Speed also has a direct impact on revenue. Every additional second of load time increases the likelihood of a bounce, which means fewer conversions and wasted ad spend. The connection between page speed and lost revenue is well documented across industries.
PageSpeed Insights offers a practical way to benchmark performance against these standards. It highlights specific issues slowing a site down and provides actionable recommendations. Running an audit takes minutes, and the resulting fixes often deliver noticeable improvements in both user experience and search performance.
AI Personalisation and Sharper Calls-to-Action
AI personalisation is reshaping how London brands interact with their audiences online. Rather than serving the same page to every visitor, retailers and service providers are using behavioural data to tailor content, product recommendations, and even page layouts in real time. A returning customer might see recently browsed categories front and centre, while a first-time visitor gets a broader introduction to the brand’s range.
That level of relevance keeps people engaged longer, and it pairs naturally with sharper call-to-action design. When a site can reflect brand identity effectively while also adapting to individual preferences, the path from interest to action becomes shorter.
On the design side, minimalist layouts give CTAs the breathing room they need to stand out. Reducing visual clutter cuts down on decision fatigue, which means visitors are more likely to follow through. Placement, contrast, and copy all play measurable roles in whether a call-to-action converts or gets ignored.
Specificity matters here more than most brands realise. A button that reads “Get your free audit” consistently outperforms a generic “Learn more.” The more closely the CTA matches what the user experience has already primed a visitor to expect, the higher the click-through rate tends to be.
Accessibility-First Design Pays Off
Accessibility is quickly moving from a best-practice recommendation to a legal expectation. The European Accessibility Act, set to take effect in June 2025, will require digital products and services to meet specific standards.

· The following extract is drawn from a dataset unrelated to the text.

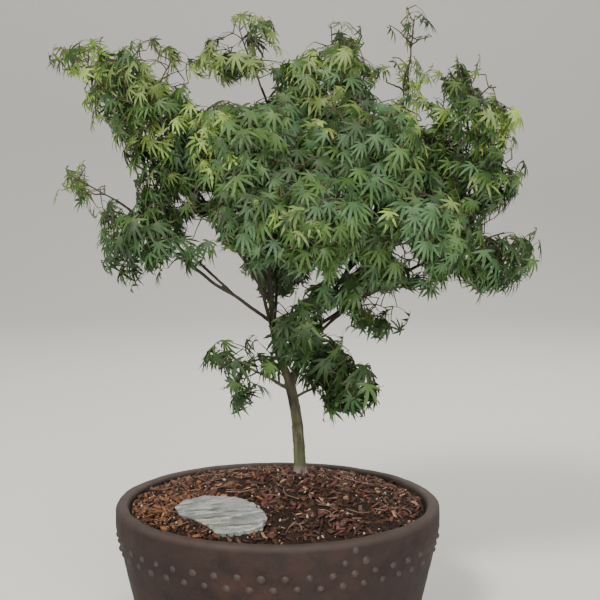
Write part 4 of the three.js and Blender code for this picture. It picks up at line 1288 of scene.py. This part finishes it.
# The plant's pieces.
def make_bark(settings, plant):
    limbs, stems = plant[0], plant[1]
    strands = []
    for name, limb in limbs.items():
        count = {"trunk": 40, "leader_left": 70, "leader_right": 70}.get(name, 26)
        spots, radii = limb.strand(0, 1, count)
        strands.append((spots + FOOT, radii))
    holder = linked(tubes("bark_raw", strands, 16), "bark_raw")
    remesh = holder.modifiers.new("voxels", "REMESH")
    remesh.mode = "VOXEL"
    remesh.voxel_size = BARK_VOXEL
    ease = holder.modifiers.new("ease", "SMOOTH")
    ease.factor = 0.5
    ease.iterations = 3
    mesh = baked(holder)
    spots = spots_of(mesh)
    height = spots[:, 2] - FOOT[2]
    lean = np.hypot(spots[:, 0] - FOOT[0], spots[:, 1] - FOOT[1])
    buttress = np.array([math.cos(3 * math.atan2(y - FOOT[1], x - FOOT[0]) + 0.6) for x, y, _ in spots])
    low = np.exp(-np.clip(height, 0, None) / 0.009) * (lean < 0.02)
    spots[:, :2] += (spots[:, :2] - FOOT[:2]) * (0.16 * buttress * low)[:, None]
    mesh.vertices.foreach_set("co", spots.ravel())
    mesh.update()
    thick = lambda at: np.clip(1.3 - (at[:, 2] - FOOT[2]) / 0.16, 0.35, 1.0)
    roughened(mesh, thick, (0.00055, (110, 110, 70)), (0.0004, (420, 420, 110)), (0.00022, (800, 800, 300)))
    bark = linked(mesh, "bark_limbs")
    smooth(bark.data)
    nodes = [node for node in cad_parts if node.startswith(("trunk", "leader_", "bough_"))]
    seated(bark, bark_material(settings.bark_color), "bark", *nodes)


def make_twigs(settings, plant):
    _, stems, twigs, sprays, leaves = plant
    strands = [(spots + FOOT, radii) for spots, radii in stems + twigs]
    wood = linked(tubes("twigs_main", strands, 8), "twigs_main")
    smooth(wood.data)
    material = twig_material(settings.twig_color)
    seated(wood, material, "bark")
    strands = [(spots + FOOT, radii) for spots, radii in sprays]
    fine = linked(tubes("twigs_fine", strands, 6), "twigs_fine")
    smooth(fine.data)
    seated(fine, material, "bark")
    strands = []
    for leaf in leaves:
        spots = np.array((leaf.root, leaf.bend, leaf.blade + leaf.ahead * leaf.length * 0.02))
        strands.append((spots + FOOT, (STALK_RADIUS, STALK_RADIUS * 0.8, STALK_RADIUS * 0.9)))
    stalks = linked(tubes("leaf_stalks", strands, 4), "leaf_stalks")
    seated(stalks, twig_material(settings.stalk_color), "bark")


def leaf_shape(lobes, droop, fold, twist):
    """A maple leaf with its base at the origin and its middle lobe, one unit long, along +X."""
    body = bmesh.new()
    base = body.verts.new((0, 0, 0))

    def corner(turn, along, across, lobe_turn):
        x = along * math.cos(lobe_turn) - across * math.sin(lobe_turn)
        y = along * math.sin(lobe_turn) + across * math.cos(lobe_turn)
        far = math.hypot(x, y)
        sag = droop * far**2 * (1 + 0.5 * abs(turn))
        return body.verts.new((x, y, fold * abs(across) - sag + twist * far * y))

    ordered = [(-turn, size) for turn, size in reversed(lobes[1:])] + list(lobes)
    turns = [math.radians(turn) for turn, _ in ordered]
    sizes = [size for _, size in ordered]
    ends = [turns[0] - 0.55] + [(a + b) / 2 for a, b in zip(turns, turns[1:])] + [turns[-1] + 0.55]
    depths = [0.5 * sizes[0]] + [(a + b) / 2 for a, b in zip(sizes, sizes[1:])] + [0.5 * sizes[-1]]
    sinuses = [corner(turn, SINUS * depth, 0, turn) for turn, depth in zip(ends, depths)]
    for index, (turn, size) in enumerate(zip(turns, sizes)):
        rib = [corner(turn, size * share, 0, turn) for share in LOBE_RIB]
        tip = corner(turn, size, 0, turn)
        for hand, sinus in ((-1, sinuses[index]), (1, sinuses[index + 1])):
            edge = [corner(turn, size * share, hand * wide * size**0.5, turn) for share, wide in LOBE_EDGE]
            faces = (
                (base, rib[0], sinus),
                (rib[0], rib[1], edge[1], edge[0], sinus),
                (rib[1], rib[2], edge[3], edge[2], edge[1]),
                (rib[2], tip, edge[3]),
            )
            for face in faces:
                body.faces.new(face if hand > 0 else face[::-1])
    return Shape(body)


def leaf_shapes():
    return [
        leaf_shape(SEVEN_LOBES, 0.10, 0.30, 0.0),
        leaf_shape(SEVEN_LOBES, 0.28, 0.45, 0.10),
        leaf_shape(HANGING_LOBES, 0.45, 0.40, -0.12),
        leaf_shape(SEVEN_LOBES, 0.36, 0.30, -0.08),
        leaf_shape(FIVE_LOBES, 0.24, 0.40, 0.08),
        leaf_shape(HANGING_LOBES, 0.60, 0.30, 0.10),
    ]


def make_leaves(settings, plant):
    shapes = leaf_shapes()
    leaves = plant[4]
    nodes = [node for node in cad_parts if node.startswith("leaves_")]
    for kind in LEAF_KINDS:
        placed = []
        for index, shape in enumerate(shapes):
            mine = [leaf for leaf in leaves if leaf.kind == kind and leaf.shape == index]
            placed.append((shape, [leaf.axes() for leaf in mine], [leaf.blade + FOOT for leaf in mine]))
        piece = linked(copies("leaves_" + kind, placed), "leaves_" + kind)
        seated(piece, leaf_material(kind, getattr(settings, kind)), "leaves", *(nodes if kind == "mid" else ()))


# The stage.
def make_floor(color):
    """A pale floor that curves up into a backdrop far behind."""
    profile = [(-4.0, 0), *arc((2.2, 1.2), 1.2, -90, 0, 24), (3.4, 5.0)]
    body = bmesh.new()
    corners = [body.verts.new((-6.0, y, z)) for y, z in profile]
    edges = [body.edges.new(pair) for pair in zip(corners, corners[1:])]
    drawn = bmesh.ops.extrude_edge_only(body, edges=edges)["geom"]
    bmesh.ops.translate(body, vec=(12.0, 0, 0), verts=[v for v in drawn if isinstance(v, bmesh.types.BMVert)])
    bmesh.ops.recalc_face_normals(body, faces=body.faces)
    floor = linked(body, "floor")
    smooth(floor.data)
    floor.data.materials.append(floor_material(color))
    floor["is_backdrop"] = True


def make_light(name, place, aim, size, power, color):
    lamp = bpy.data.lights.new(name, "AREA")
    lamp.shape = "DISK"
    lamp.size = size
    lamp.energy = power
    lamp.color = color
    holder = bpy.data.objects.new(name, lamp)
    holder.location = place
    holder.rotation_euler = (Vector(aim) - Vector(place)).to_track_quat("-Z", "Y").to_euler()
    bpy.context.scene.collection.objects.link(holder)


def make_camera():
    camera = bpy.data.objects.new("camera", bpy.data.cameras.new("camera"))
    camera.data.lens = CAMERA_LENS
    camera.data.sensor_width = SENSOR_WIDTH
    camera.data.clip_end = 50.0
    camera.location = CAMERA_PLACE
    camera.rotation_euler = (TURN / 4 - CAMERA_DIP, 0, 0)
    bpy.context.scene.collection.objects.link(camera)
    bpy.context.scene.camera = camera


def make_sky(strength):
    world = bpy.data.worlds.new("soft_sky")
    world.use_nodes = True
    background = world.node_tree.nodes["Background"]
    background.inputs["Color"].default_value = (1.0, 0.975, 0.91, 1.0)
    background.inputs["Strength"].default_value = strength
    bpy.context.scene.world = world


# What a user can change.
class MaplePotSettings(bpy.types.PropertyGroup):
    """Sizes and colours of the pot"""

    clay_color: FloatVectorProperty(
        name="Clay", description="Colour of the fired clay", default=(0.0265, 0.0112, 0.0078), subtype="COLOR"
    )


class MaplePlantSettings(bpy.types.PropertyGroup):
    """Sizes and colours of the plant"""

    leaf_length: FloatProperty(
        name="Leaf length", description="Length of a middle lobe", default=0.0214, unit="LENGTH"
    )
    spray_spacing: FloatProperty(
        name="Spray spacing", description="Least distance between two twig tips", default=0.0158, unit="LENGTH"
    )
    leaf_spacing: FloatProperty(
        name="Leaf spacing", description="Least distance between two leaves", default=0.0066, unit="LENGTH"
    )
    bark_color: FloatVectorProperty(
        name="Bark", description="Colour of the bark", default=(0.112, 0.097, 0.046), subtype="COLOR"
    )
    twig_color: FloatVectorProperty(
        name="Twigs", description="Colour of the twigs", default=(0.048, 0.034, 0.024), subtype="COLOR"
    )
    stalk_color: FloatVectorProperty(
        name="Stalks", description="Colour of the leaf stalks", default=(0.130, 0.100, 0.045), subtype="COLOR"
    )
    deep_painted_shade: FloatVectorProperty(
        name="Deep green", description="Leaves in the shade", default=(0.021, 0.054, 0.010), subtype="COLOR"
    )
    mid: FloatVectorProperty(
        name="Mid green", description="Most leaves", default=(0.055, 0.115, 0.022), subtype="COLOR"
    )
    cool: FloatVectorProperty(
        name="Cool green", description="Blue-green leaves", default=(0.054, 0.119, 0.043), subtype="COLOR"
    )
    fresh: FloatVectorProperty(
        name="Fresh green", description="Young leaves", default=(0.240, 0.368, 0.068), subtype="COLOR"
    )
    olive_painted_light: FloatVectorProperty(
        name="Olive green", description="Leaves in full light", default=(0.158, 0.226, 0.060), subtype="COLOR"
    )


class MapleStageSettings(bpy.types.PropertyGroup):
    """Light and floor"""

    floor_color: FloatVectorProperty(
        name="Floor", description="Colour of the floor", default=(0.86, 0.845, 0.82), subtype="COLOR"
    )
    sky_strength: FloatProperty(name="Sky", description="Strength of the soft sky", default=0.36)
    key_power: FloatProperty(name="Key light", description="Power of the main light", default=61.0, unit="POWER")


class MAPLE_OT_pot(bpy.types.Operator):
    """Turns the clay pot and sets its studs"""

    bl_idname = "maple.pot"
    bl_label = "Make Pot"

    def execute(self, context):
        make_pot(context.scene.maple_pot)
        return {"FINISHED"}


class MAPLE_OT_soil(bpy.types.Operator):
    """Heaps up the soil and strews mulch, crumbs and grit over it"""

    bl_idname = "maple.soil"
    bl_label = "Make Soil"

    def execute(self, context):
        make_mound()
        make_litter()
        return {"FINISHED"}


class MAPLE_OT_slate(bpy.types.Operator):
    """Lays the slate on the soil"""

    bl_idname = "maple.slate"
    bl_label = "Make Slate"

    def execute(self, context):
        make_slate()
        return {"FINISHED"}


def plant_of(settings):
    return grown(settings.leaf_length, settings.spray_spacing, settings.leaf_spacing)


class MAPLE_OT_bark(bpy.types.Operator):
    """Grows the trunk, leaders and boughs under rough bark"""

    bl_idname = "maple.bark"
    bl_label = "Make Bark"

    def execute(self, context):
        settings = context.scene.maple_plant
        make_bark(settings, plant_of(settings))
        return {"FINISHED"}


class MAPLE_OT_twigs(bpy.types.Operator):
    """Grows the stems, twigs and leaf stalks"""

    bl_idname = "maple.twigs"
    bl_label = "Make Twigs"

    def execute(self, context):
        settings = context.scene.maple_plant
        make_twigs(settings, plant_of(settings))
        return {"FINISHED"}


class MAPLE_OT_leaves(bpy.types.Operator):
    """Hangs the leaves, each green as a piece of its own"""

    bl_idname = "maple.leaves"
    bl_label = "Make Leaves"

    def execute(self, context):
        settings = context.scene.maple_plant
        make_leaves(settings, plant_of(settings))
        return {"FINISHED"}


class MAPLE_OT_stage(bpy.types.Operator):
    """Sets up the floor, the lights and the camera"""

    bl_idname = "maple.stage"
    bl_label = "Make Stage"

    def execute(self, context):
        settings = context.scene.maple_stage
        make_camera()
        make_floor(settings.floor_color)
        make_sky(settings.sky_strength)
        crown = (0, 0, 0.4)
        make_light("key", (-1.0, -1.6, 2.2), crown, 0.7, settings.key_power, (1.0, 0.97, 0.91))
        make_light("fill", (0.8, -2.1, 0.45), crown, 1.2, settings.key_power * 0.62, (1.0, 0.98, 0.94))
        make_light("back", (0.4, 1.5, 1.9), crown, 1.2, settings.key_power * 0.5, (1.0, 0.98, 0.94))
        return {"FINISHED"}


class MAPLE_PT_panel(bpy.types.Panel):
    """Lists the pieces and what can be changed on them"""

    bl_idname = "MAPLE_PT_panel"
    bl_label = "Potted Maple"
    bl_space_type = "VIEW_3D"
    bl_region_type = "UI"
    bl_category = "Maple"

    def draw(self, context):
        for group, steps in STEPS:
            box = self.layout.box()
            settings = getattr(context.scene, group)
            for name in settings.__annotations__:
                box.prop(settings, name)
            for step in steps:
                box.operator(step.bl_idname)


GROUPS = (
    ("maple_stage", MapleStageSettings),
    ("maple_pot", MaplePotSettings),
    ("maple_plant", MaplePlantSettings),
)
STEPS = (
    ("maple_stage", (MAPLE_OT_stage,)),
    ("maple_pot", (MAPLE_OT_pot, MAPLE_OT_soil, MAPLE_OT_slate)),
    ("maple_plant", (MAPLE_OT_bark, MAPLE_OT_twigs, MAPLE_OT_leaves)),
)
OPERATORS = tuple(step for _, steps in STEPS for step in steps)


def register():
    for name, group in GROUPS:
        bpy.utils.register_class(group)
        setattr(bpy.types.Scene, name, PointerProperty(type=group))
    for kind in (*OPERATORS, MAPLE_PT_panel):
        bpy.utils.register_class(kind)


def unregister():
    for kind in (MAPLE_PT_panel, *reversed(OPERATORS)):
        bpy.utils.unregister_class(kind)
    for name, group in reversed(GROUPS):
        delattr(bpy.types.Scene, name)
        bpy.utils.unregister_class(group)


def main():
    register()
    for step in OPERATORS:
        family, name = step.bl_idname.split(".")
        getattr(getattr(bpy.ops, family), name)()
    boxes = {"cad": CAD_BOX, "visual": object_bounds()}
    plain = {name: [[float(x) for x in corner] for corner in box] for name, box in boxes.items()}


if __name__ == "__main__":
    main()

While the Act applies directly to EU member states, its influence is already shaping compliance expectations for UK businesses that serve European customers. Accordingly, London brands operating across borders cannot afford to treat WCAG compliance as optional.
Beyond regulation, accessible design directly expands a site’s potential audience. Around one in five people in the UK live with some form of disability. Sites that exclude those users through poor colour contrast, missing alt text, or broken keyboard navigation are leaving conversions on the table.
The practical fixes tend to improve user experience across the board. Higher contrast ratios make text easier to read for everyone, not just users with visual impairments. Logical heading structures and keyboard-friendly navigation help all visitors move through content more efficiently.
There is also meaningful overlap with sustainable web design. Lighter pages, cleaner code, and optimised images reduce energy consumption while simultaneously improving load times. That connection between accessibility, performance, and sustainability gives London brands a compelling reason to invest in all three at once rather than treating them as separate initiatives.
Where London Brands Should Focus First
Trying to adopt every trend at once is a fast way to stretch resources thin without moving the needle. A smarter approach starts with identifying where a site currently underperforms, then targeting those weaknesses first.
Mobile performance and page speed remain the highest-impact starting points. If a site loads slowly or frustrates mobile users, no amount of visual polish will rescue the conversion rate.
From there, accessibility improvements and CTA refinements offer relatively quick wins. Both deliver measurable lifts without requiring a full redesign. The brands seeing the strongest results are the ones treating design decisions as data problems rather than aesthetic ones, testing changes against real performance metrics and iterating from there.